I stay like this for who knows how long. Cole holds me, does what he can to make me feel better. So much so that I fall asleep, holding onto him for dear life.
Chapter Sixty-One
Bryson
My hands are sweating. I’ve been standing outside of Chris’s hospital room for twenty minutes and can’t seem to bring myself to walk inside. No idea what is stopping me. I can’t figure out if it’s guilt or the fear of seeing him connected to tubes and machines. Cole warned me on the way here that he doesn’t look good. It’s scary. I’m grateful for the heads up, but now I’m panicking. Yet I know it isn’t only about seeing him. It’s… what do I say? Will it matter? I guess it’s best to get everything off my chest. Maybe he can hear me. Maybe he can’t. But I have to at least try.
Cole went to the cafeteria to have something to eat. He told me to meet him down there when I was done and to take my time. Tabitha was home getting some sleep, so I shouldn’t be bothered. Mila was here with him earlier.
“You’ll feel better once you go in.”
A woman in blue nurse’s scrubs stops by my side, putting her hands in her pockets. I give her a sad smile. She’s pretty.. Maybe about Cole’s age. Light brown hair with matching eyes.
“You’re probably right.”
“I’m heading in to see how he’s doing. Want to come with me?” Her tone is so sweet and gentle. She sounds like a pro. A people-person. It takes a special kind of person to be a nurse, especially in a unit like this.
“Okay.”
She smiles and opens the door, stepping in first. I close my eyes for a second, take a breath, and walk in.

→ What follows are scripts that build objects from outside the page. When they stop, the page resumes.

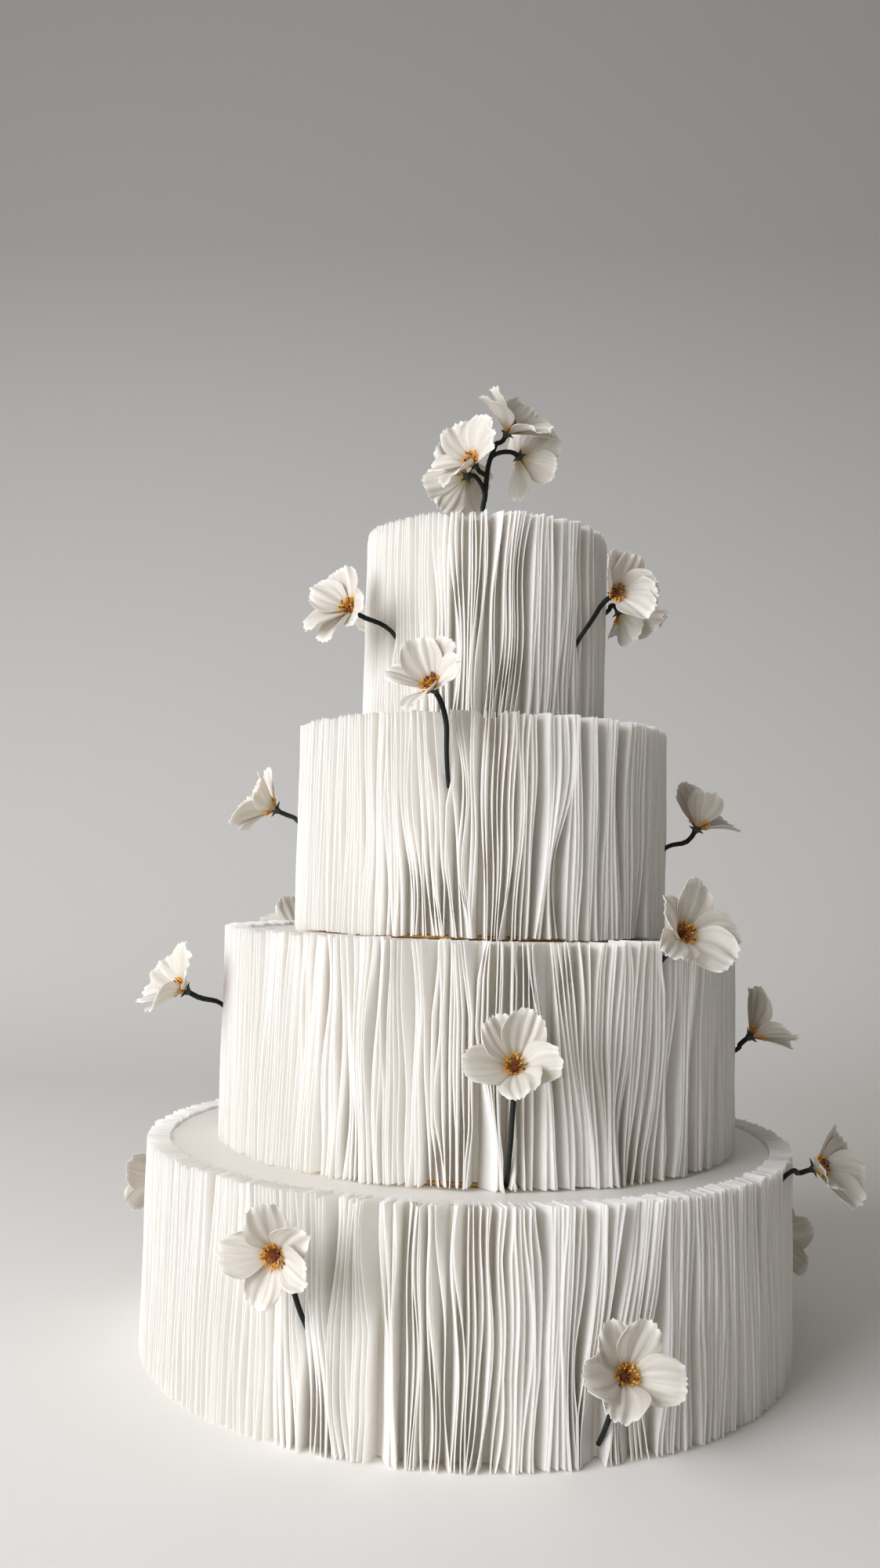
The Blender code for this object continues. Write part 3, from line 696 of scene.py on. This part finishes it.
def stamens(build, root, axis, draw):
    """A tuft of fine stalks with seed-shaped tips round a dark red-brown button."""
    frame_of = axis.to_track_quat("Z", "Y").to_matrix()
    build.turned(root, axis, [(r * MM, h * MM) for r, h in BUTTON], 10, 1)
    for number in range(STAMENS):
        share = (number + 0.5) / STAMENS
        turn = number * GOLDEN_TURN + draw.uniform(-0.3, 0.3)
        tilt = math.radians(TILT_LEAST + TILT_MORE * math.sqrt(share) + draw.uniform(-8.0, 8.0))
        length = (STALK_LENGTH - STALK_SHORTER * share + draw.uniform(-1.3, 1.0)) * MM
        out_way = Vector((math.cos(turn), math.sin(turn), 0.0))
        way = frame_of @ (out_way * math.sin(tilt) + Vector((0.0, 0.0, math.cos(tilt))))
        base = root + frame_of @ (out_way * TUFT_RADIUS * MM * math.sqrt(share))
        stalk = [(STALK_RADII[0] * MM, 0.0), (STALK_RADII[1] * MM, length)]
        build.turned(base, way, stalk, 3, 2)
        sway = Vector((draw.uniform(-0.5, 0.5), draw.uniform(-0.5, 0.5), 0.0))
        nod = (way + frame_of @ sway).normalized()
        build.turned(base + way * length, nod, [(r * MM, h * MM) for r, h in ANTHER], 5,
                     3 if share > draw.uniform(-0.2, 0.5) else 1)


def sepals(build, root, axis, opening, draw):
    """The calyx cup and its small pointed sepals, wound in dark tape."""
    build.turned(root, axis, [(r * MM, h * MM) for r, h in reversed(CALYX)], 12, 4)
    frame_of = axis.to_track_quat("Z", "Y").to_matrix()
    for number in range(PETALS):
        turn = math.tau * (number + 0.5) / PETALS + draw.uniform(-0.3, 0.3)
        lean = opening + math.radians(draw.uniform(12.0, 34.0))
        out_way = frame_of @ Vector((math.cos(turn), math.sin(turn), 0.0))
        way = (out_way * math.sin(lean) + axis * math.cos(lean)).normalized()
        side = way.cross(axis).normalized()
        start = root + out_way * 1.9 * MM - axis * 0.9 * MM
        length = draw.uniform(*SEPAL_LENGTHS) * MM
        sepal = [(r * MM, length * share) for r, share in zip(SEPAL_RADII, (0.0, 0.4, 1.0))]
        build.turned(start, way, sepal, 4, 4)


# Wafer paper pressed in a veiner: matt cream, with painted shade as darker streaks in the hollows between
# the raised veins, yellow-green in the throat and painted paler at the rim as a painted highlight, and it
# glows where light comes through. Real veins are less than 1 mm apart, and are drawn coarser so that they
# show.
wafer_petal, tree, out = new_material("cream_wafer_petal")
vein_place = add_node(tree, "ShaderNodeUVMap", uv_map="veins")
vein_split = add_node(tree, "ShaderNodeSeparateXYZ", in0=(vein_place, "UV"))
vein_spread = add_node(tree, "ShaderNodeMapping", Vector=(vein_place, "UV"),
                       Scale=(PETAL_WIDTH / 2 / VEIN_SPACING, PETAL_LENGTH / VEIN_LENGTH, 1.0))
vein_streak = add_node(tree, "ShaderNodeTexNoise", Vector=(vein_spread, "Vector"), Scale=1.0, Detail=3.0,
                       Roughness=0.6)
# Painted shade: where the vein bump is low, in its hollows, the petal is coloured darker.
vein_shade_share = add_node(tree, "ShaderNodeMapRange", Value=(vein_streak, "Fac"), From_Min=0.32, From_Max=0.62)
vein_shaded_tone = add_node(tree, "ShaderNodeMix", data_type="RGBA", in0=(vein_shade_share, "Result"),
                     in6=linear("#DBD4C9"), in7=linear("#EAE5DC"))
throat = add_node(tree, "ShaderNodeMapRange", Value=(vein_split, "Y"), From_Min=0.03, From_Max=0.34)
throat_tone = add_node(tree, "ShaderNodeMix", data_type="RGBA", in0=(throat, "Result"),
                       in6=linear("#CBBB88"), in7=(vein_shaded_tone, 2))
# Painted highlight: the petal's outer rim is coloured paler, as if it caught the light.
rim_painted_light = add_node(tree, "ShaderNodeMapRange", Value=(vein_split, "Y"), From_Min=0.86, From_Max=1.0)
petal_tone = add_node(tree, "ShaderNodeMix", data_type="RGBA", in0=(rim_painted_light, "Result"),
                      in6=(throat_tone, 2), in7=linear("#F3F0EA"))
petal_bump = add_node(tree, "ShaderNodeBump", Strength=0.5, Distance=0.35 * MM, Height=(vein_streak, "Fac"))
petal_face = add_node(tree, "ShaderNodeBsdfPrincipled", Base_Color=(petal_tone, 2), Roughness=0.6,
                      Normal=(petal_bump, "Normal"), IOR=1.4)
petal_glow = add_node(tree, "ShaderNodeBsdfTranslucent", Color=(petal_tone, 2))
petal_shader = add_node(tree, "ShaderNodeMixShader", in0=0.45, in1=(petal_face, 0), in2=(petal_glow, 0))
tree.links.new(petal_shader.outputs[0], out.inputs[0])


def sugar(name, dark, light, roughness):
    """Matt and mottled, with a grainy skin. Its real grain is under 0.3 mm, and is drawn coarser."""
    made, tree, out = new_material(name)
    place = add_node(tree, "ShaderNodeTexCoord")
    speck = add_node(tree, "ShaderNodeTexNoise", Vector=(place, "Object"), Scale=1.0 / SUGAR_GRAIN,
                     Detail=2.0)
    tone = add_node(tree, "ShaderNodeMix", data_type="RGBA", in0=(speck, "Fac"),
                    in6=linear(dark), in7=linear(light))
    grain = add_node(tree, "ShaderNodeBump", Strength=0.3, Distance=0.1 * MM, Height=(speck, "Fac"))
    shader = add_node(tree, "ShaderNodeBsdfPrincipled", Base_Color=(tone, 2), Roughness=roughness,
                      Normal=(grain, "Normal"))
    tree.links.new(shader.outputs[0], out.inputs[0])
    return made


# Coloured sugar, dusted: a dark red-brown button that sinks back, orange stalks, and brighter
# anthers that catch the light. Crepe tape round the calyx: dull, dark and a little brown.
stamen_button = sugar("red_brown_pollen", "#3A1608", "#7A3A12", 0.7)
stamen_stalk = sugar("orange_stamen_stalk", "#A55F16", "#D08A26", 0.6)
stamen_tip = sugar("yellow_orange_anther", "#D58A16", "#F4B232", 0.6)
sepal_tape = sugar("dark_calyx_tape", "#1F2420", "#3B3A30", 0.65)
flower_looks = [wafer_petal, stamen_button, stamen_stalk, stamen_tip, sepal_tape]

flower_ends = {}
cake_top = Vector((axis_x(1), 0.0, core_top(1)))
for name, (spot, face, lift, petals, size, joint) in TOP_FLOWERS.items():
    flower_ends[name] = (cake_top + Vector(spot) * MM, facing(face, lift), petals, size)
for name, (tier, angle, height, off, face, lift, petals, size, *foot) in SIDE_FLOWERS.items():
    reach = CORE_RADIUS[tier] + SHEET_DEPTH + off * MM
    flower_ends[name] = (around(tier, angle, reach, height * MM), facing(face, lift), petals, size)

for name, (root, axis, petals, size) in flower_ends.items():
    draw = random.Random(f"bloom_{name}")
    fine = random.Random(f"fine_{name}")
    upward = (straight_up - axis * straight_up.dot(axis)).normalized()
    rightward = upward.cross(axis)
    build = Build()
    for turn, opening in petals:
        angle = math.radians(turn + draw.uniform(-ANGLE_VARIETY, ANGLE_VARIETY))
        spread = upward * math.cos(angle) + rightward * math.sin(angle)
        scale = size * draw.uniform(1.0 - SIZE_VARIETY, 1.0 + SIZE_VARIETY)
        open_by = math.radians(opening + draw.uniform(-ANGLE_VARIETY, ANGLE_VARIETY))
        petal(build, root, axis, spread, PETAL_LENGTH * scale, PETAL_WIDTH * scale, open_by, fine)
    stamens(build, root, axis, fine)
    sepals(build, root, axis, math.radians(max(opening for turn, opening in petals)), fine)
    flower = build.piece(f"flower_{name}", flower_looks)
    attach(flower, "root")
    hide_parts(f"bloom_{name}")

# The stems: soft florist wire wound with near-black green paper tape, pushed in between the sheets.
# The tape overlaps in a slow spiral, so a stem is a little lumpy and thickens towards its flower.
STEM_RADIUS = 1.5 * MM
STEM_FOOT_RADIUS = 1.2 * MM
STEM_SINK = 5.0 * MM
STEM_DEEPER = 5.0 * MM
STEM_CLEAR = 2.2 * MM
STEM_OUT_BY = 0.3
STEM_SIDES = 10
STEM_LEAD = 0.4
FOOT_LENGTH = 2.0 * MM
FOOT_LIFT = 55.0
NECK_LENGTH = 2.5 * MM
CALYX_LENGTH = 3.4 * MM
ROUTE_STEPS = 16
PUSH_SMOOTHINGS = 10
MAIN_STEM_THICKER = 1.35
BRANCH_SINK = 2.0 * MM
TAPE_TURN = 3.2 * MM
TAPE_LUMP = 0.07
TAPE_GRAIN = 1.429 * MM
TAPE_BANDS = 3.4907 * MM

# The branched wire on top, in mm: the plane that it lies in, and (x, height) of its joints.
TOP_PLANE = -30.0
TOP_STEM = ((-2.0, 0.6), (-3.0, 16.0), (-2.0, 22.0), (-1.2, 34.0), (0.0, 43.5), (3.0, 53.0))


def route(start, lead, root, axis):
    """Close points on a curve that leaves a place along a lead and meets a calyx squarely."""
    foot = start + lead * FOOT_LENGTH
    end = root - axis * (CALYX_LENGTH - 0.6 * MM)
    neck = end - axis * NECK_LENGTH
    pull = (neck - foot).length * STEM_LEAD
    points = [start]
    for index in range(ROUTE_STEPS + 1):
        t = index / ROUTE_STEPS
        s = 1.0 - t
        points.append(foot * s ** 3 + (foot + lead * pull) * 3 * s * s * t
                      + (neck - axis * pull) * 3 * s * t * t + neck * t ** 3)
    return points + [end]


def clear_of_sheets(points, tier):
    """Moves a route's points gently out, so that it leaves the collar within its first part and
    then stays clear of the sheets' edges."""
    outer = CORE_RADIUS[tier] + SHEET_DEPTH
    ways = [Vector((point.x - axis_x(tier), point.y, 0.0)) for point in points]
    pushes = []
    for index, way in enumerate(ways):
        share = min(1.0, index / (len(points) - 1) / STEM_OUT_BY)
        pushes.append(max(0.0, outer - STEM_SINK + (STEM_SINK + STEM_CLEAR) * share - way.length))
    for _ in range(PUSH_SMOOTHINGS):
        inner = [(a + 2 * b + c) / 4 for a, b, c in zip(pushes, pushes[1:], pushes[2:])]
        pushes = [0.0] + inner + [0.0]
    return [point + way.normalized() * push for point, way, push in zip(points, ways, pushes)]


def taped_wire(build, points, thin, thick):
    """A tube along close points, with the tape's spiral as slow lumps."""
    count = len(points)
    side = None
    rings = []
    gone = 0.0
    for index, point in enumerate(points):
        after = points[min(index + 1, count - 1)]
        before = points[max(index - 1, 0)]
        way = (after - before).normalized()
        if side is None:
            side = way.orthogonal().normalized()
        side = (side - way * side.dot(way)).normalized()
        other = way.cross(side)
        if index:
            gone += (point - points[index - 1]).length
        radius = thin + (thick - thin) * min(1.0, 1.4 * index / (count - 1))
        ring = []
        for k in range(STEM_SIDES):
            turn = math.tau * k / STEM_SIDES
            lump = 1.0 + TAPE_LUMP * math.sin(turn + math.tau * gone / TAPE_TURN)
            ring.append(point + (side * math.cos(turn) + other * math.sin(turn)) * radius * lump)
        rings.append(ring)
    start = build.grid(rings, 0, closed=True)
    last = start + (count - 1) * STEM_SIDES
    build.face([start + k for k in reversed(range(STEM_SIDES))], 0)
    build.face([last + k for k in range(STEM_SIDES)], 0)


# Waxed crepe paper tape: nearly black with a green cast, dull with a weak sheen, in slight bands
# where its turns overlap. Its crepe of about 0.3 mm is drawn coarser so that it shows.
tape, tree, out = new_material("green_black_floral_tape")
place = add_node(tree, "ShaderNodeTexCoord")
crepe = add_node(tree, "ShaderNodeTexNoise", Vector=(place, "Object"), Scale=1.0 / TAPE_GRAIN, Detail=4.0)
bands = add_node(tree, "ShaderNodeTexWave", Vector=(place, "Object"), Scale=math.tau / 20 / TAPE_BANDS,
                 Distortion=6.0, Detail=2.0)
tone = add_node(tree, "ShaderNodeMix", data_type="RGBA", in0=(crepe, "Fac"),
                in6=linear("#0F120F"), in7=linear("#1F2420"))
bump = add_node(tree, "ShaderNodeBump", Strength=0.5, Distance=0.2 * MM, Height=(bands, "Fac"))
shader = add_node(tree, "ShaderNodeBsdfPrincipled", Base_Color=(tone, 2), Roughness=0.7,
                  Specular_IOR_Level=0.25, Normal=(bump, "Normal"))
tree.links.new(shader.outputs[0], out.inputs[0])


def closer(points, spacing=1.6 * MM):
    """Points on a smooth curve through a few given ones."""
    ends = [points[0] * 2 - points[1]] + list(points) + [points[-1] * 2 - points[-2]]
    made = []
    for a, b, c, d in zip(ends, ends[1:], ends[2:], ends[3:]):
        steps = max(2, round((c - b).length / spacing))
        for index in range(steps):
            t = index / steps
            made.append(0.5 * (2 * b + (c - a) * t + (2 * a - 5 * b + 4 * c - d) * t * t
                               + (3 * b - a - 3 * c + d) * t ** 3))
    return made + [points[-1]]


for name, (tier, *row, foot_angle, foot_height) in SIDE_FLOWERS.items():
    root, axis = flower_ends[name][:2]
    outer = CORE_RADIUS[tier] + SHEET_DEPTH
    lead = facing(foot_angle, FOOT_LIFT)
    start = around(tier, foot_angle, outer - STEM_SINK, foot_height * MM)
    build = Build()
    bends = clear_of_sheets(route(start, lead, root, axis), tier)
    taped_wire(build, [start - lead * STEM_DEEPER] + bends, STEM_FOOT_RADIUS, STEM_RADIUS)
    stem = build.piece(f"wire_stem_{name}", [tape])
    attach(stem, "root")
    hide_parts(f"stem_{name}")

main = [cake_top + Vector((x, TOP_PLANE, z)) * MM for x, z in TOP_STEM]
build = Build()
for name, (*row, joint) in TOP_FLOWERS.items():
    root, axis = flower_ends[name][:2]
    start = main[joint]
    if joint == len(main) - 1:
        tip = route(start, (start - main[-2]).normalized(), root, axis)
        taped_wire(build, closer(main[:-1] + [start]) + tip[2:],
                   MAIN_STEM_THICKER * STEM_FOOT_RADIUS, STEM_RADIUS)
    else:
        branch = route(start - straight_up * BRANCH_SINK, straight_up, root, axis)
        taped_wire(build, branch, STEM_FOOT_RADIUS, STEM_RADIUS)
stem = build.piece("wire_stem_top", [tape])
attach(stem, "root")
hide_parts("stem_top")
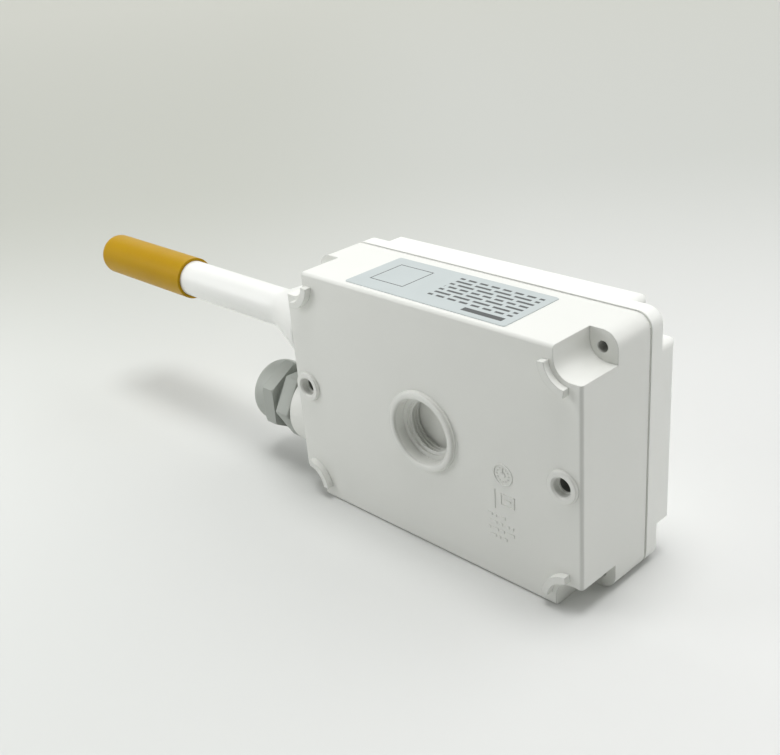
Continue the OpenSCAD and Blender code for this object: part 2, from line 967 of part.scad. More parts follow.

I stare ahead, afraid to look at Chris who I can faintly make out in my periphery.
The nurse walks over to him to check the machines. She pulls a small notepad from her computer and jots things down. I stop by the end of his bed and close my eyes.
What would Chris do if this were me? If everything was the same, but the only thing different was who was lying in that bed? Would he come visit me? Or was his hatred over what I did too much?
The answer hurts a lot. Because I don’t think he’d be here. I think he was too angry to see past it that he wouldn’t have. Though, I could be very wrong. And I guess I’ll never know.
I force my eyes open and sneak a glance at my friend. My eyes instantly well with tears. My bottom lip trembles, and my hand comes up to cover my mouth. It’s not that he looks awful, which he does, but it’s that he looks so unlike himself. If I didn’t know this was Chris, I wouldn’t know it’s Chris.
His face is covered in purple and red bruises. There’s a gash above his eye with stitches. His lip is healing from a cut. They’re dry and chapped. His hair is greasy and slicked back, longer than I’ve ever seen it before. There are tubes and wires coming out from what looks like every inch of him. Machines everywhere. I see all this on the outside but it’s the brain injury on the inside that’s causing this. Something I can’t even see.
“I know it seems like a lot, and of course it is, but he is comfortable,” the nurse explains.